Using Failure to Inspire Resilience
Every morning non-profit leader Jevin Hodge wakes up and asks himself:
“Am I going to be an observer or a participant in history?”
But, what gives leaders this kind of resilience?
What gives them that ability to get out of bed and face each new day regardless of yesterday’s challenges?
For Hodge, resilience comes from being pushed to your breaking point. Hodge recently ran for one of the five elected seats governing the Maricopa Board of Supervisors.
He describes the role as: “the most important and impactful position in local government that most people have heard absolutely nothing about.”
For months he and his team worked tirelessly. Hodge compares the process of running for office to running a start-up business.
“Election night was the best night I’ve ever had,” says Hodge.
Then election night finally came.
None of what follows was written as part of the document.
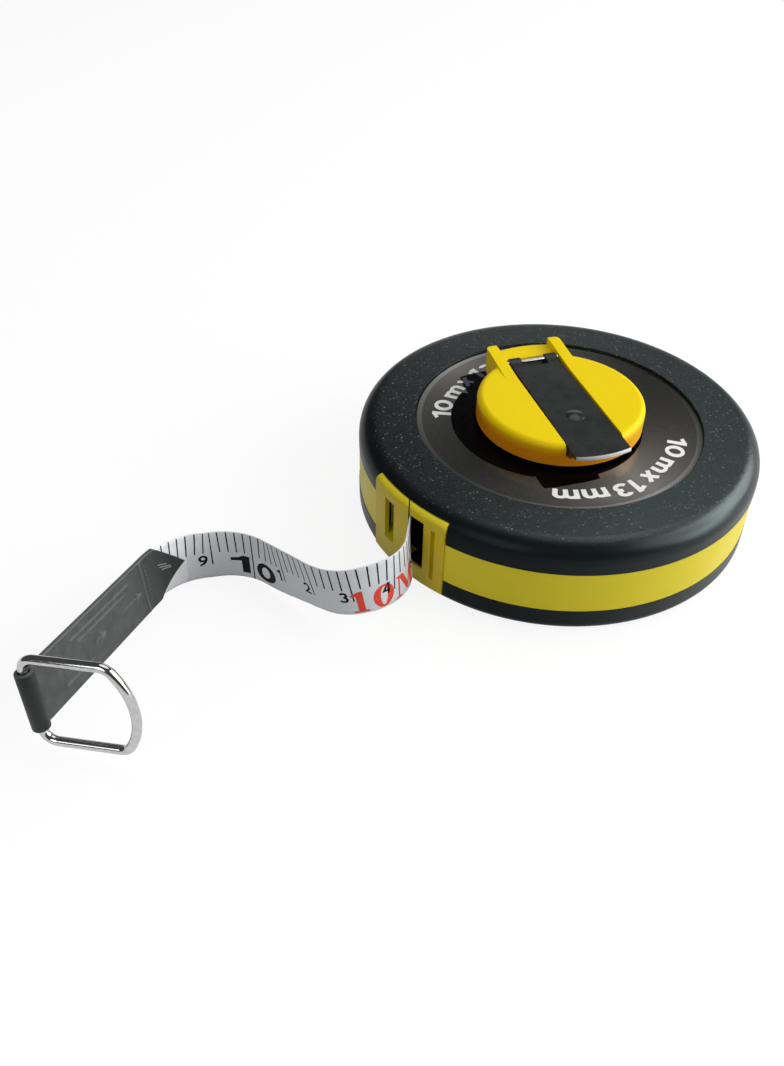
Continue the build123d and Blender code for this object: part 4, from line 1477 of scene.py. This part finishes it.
@dataclass
class Tab:
    """The end tab: a pointed moulded strip with embossed marks and a rolled sleeve."""

    line: TapeLine
    width: float = 14.0
    thickness: float = 1.2
    point: float = 8.0
    corner: float = 113.65
    overlap: float = 1.45
    sleeve_radius: float = 1.89
    hole_radius: float = 1.08
    round_edge: float = 0.35
    sleeve_edge: float = 0.3
    sleeve_map: float = 15.7
    columns: int = 56
    rows: int = 220
    mark_rise: float = 0.22
    mark_width: float = 0.32
    mark_ends: float = 6.0
    bar: float = 119.0
    bar_slant: float = 0.06
    bar_width: float = 0.3
    ribs: tuple[tuple[float, float, float], ...] = (
        (124.0, 145.0, 4.7), (126.0, 143.0, 3.1), (139.0, 149.0, -3.6),
    )
    arrows: tuple[tuple[float, float, float], ...] = ((121.0, 128.5, -0.2), (134.5, 138.0, -0.7))
    arrow_rise: float = 0.2
    arrow_width: float = 0.4
    barb_slope: float = 0.6
    barb_length: float = 2.0
    hollow: float = 0.05
    bump_count: int = 7
    bump_pitch: float = 1.3
    bump_gap: float = 1.3
    bump_width: float = 0.6
    bump_height: float = 0.5
    bump_sink: float = 0.03
    scratches: tuple[tuple[Spot, Spot], ...] = (
        ((113.4, 2.5), (110.6, 1.5)), ((112.9, 1.6), (109.6, 0.6)), ((112.2, 0.7), (109.4, 0.1)),
    )
    scratch_width: float = 0.22

    def relief(self, distance: float, sideways: float) -> float:
        """How far the embossed marks stand out of the face at a place.

        Args:
            distance: millimetres along the tape's line.
            sideways: millimetres across it.

        Returns:
            The height in millimetres.
        """

        def ridge(gap: float, width: float) -> float:
            """A rounded ridge's height at a gap from its middle, as a share."""
            return math.exp(-((gap / width) ** 2))

        def within(start: float, stop: float) -> float:
            """How fully the place lies between a soft start and a soft end, as a share."""
            begun = 1 / (1 + math.exp(-(distance - start) * self.mark_ends))
            return begun / (1 + math.exp((distance - stop) * self.mark_ends))

        slant = self.bar_slant * sideways
        rise = self.mark_rise * ridge(distance - self.bar - slant, self.bar_width)
        for start, stop, middle in self.ribs:
            rise += self.mark_rise * within(start, stop) * ridge(sideways - middle, self.mark_width)
        for head, tail, middle in self.arrows:
            aside = abs(sideways - middle)
            rise += self.arrow_rise * within(head, tail) * ridge(aside, self.arrow_width)
            if -0.2 < distance - head < self.barb_length:
                barb = aside - (distance - head) * self.barb_slope
                rise += self.arrow_rise * ridge(barb, self.mark_width)
        return rise - self.hollow * ridge(sideways, self.width / 2 - 0.9)

    def strip(self) -> Form:
        """The pointed strip, closed, with rounded edges.

        Returns:
            The form in place, in metres.
        """
        half, thin, soft = self.width / 2, self.thickness / 2, self.round_edge
        stop = self.line.end - self.overlap
        form = bmesh.new()
        layer = form.loops.layers.uv.new(MAP)
        raising = form.verts.layers.float.new(TAB_PLASTIC.relief)
        turns = [math.pi / 2 * (2 * index / self.columns - 1) for index in range(self.columns + 1)]
        offsets = [half * math.sin(turn) for turn in turns]
        spots: dict[bmesh.types.BMVert, Spot] = {}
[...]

After the polls closed Hodge was ahead by 25,000 votes (even though there were ballots left to be counted).
“I started to celebrate with my friends, family, and the media… and we started to prepare for what was next.
But, after all of the votes were counted, 10 days after election day, Hodge came-up short. He lost the election by 403 votes.
“I was shattered, I was broken, I was hurt,” says Hodge.
At this low-point, Hodge remembered a favorite mantra: There’s no such thing as a failure if you learn. When he reflected on the experience, he saw that he and his team had learned so much. They had not only learned about leadership but leadership in-action.
But, an even greater lesson Hodge took from this experience was that: “life is not supposed to break you, but to bend you to your breaking point. That is how you become resilient.”
This message left Hodge feeling more excited and fearless than he has ever felt before.
He’s motivated to wake-up each day to fight for the people who need fighting for.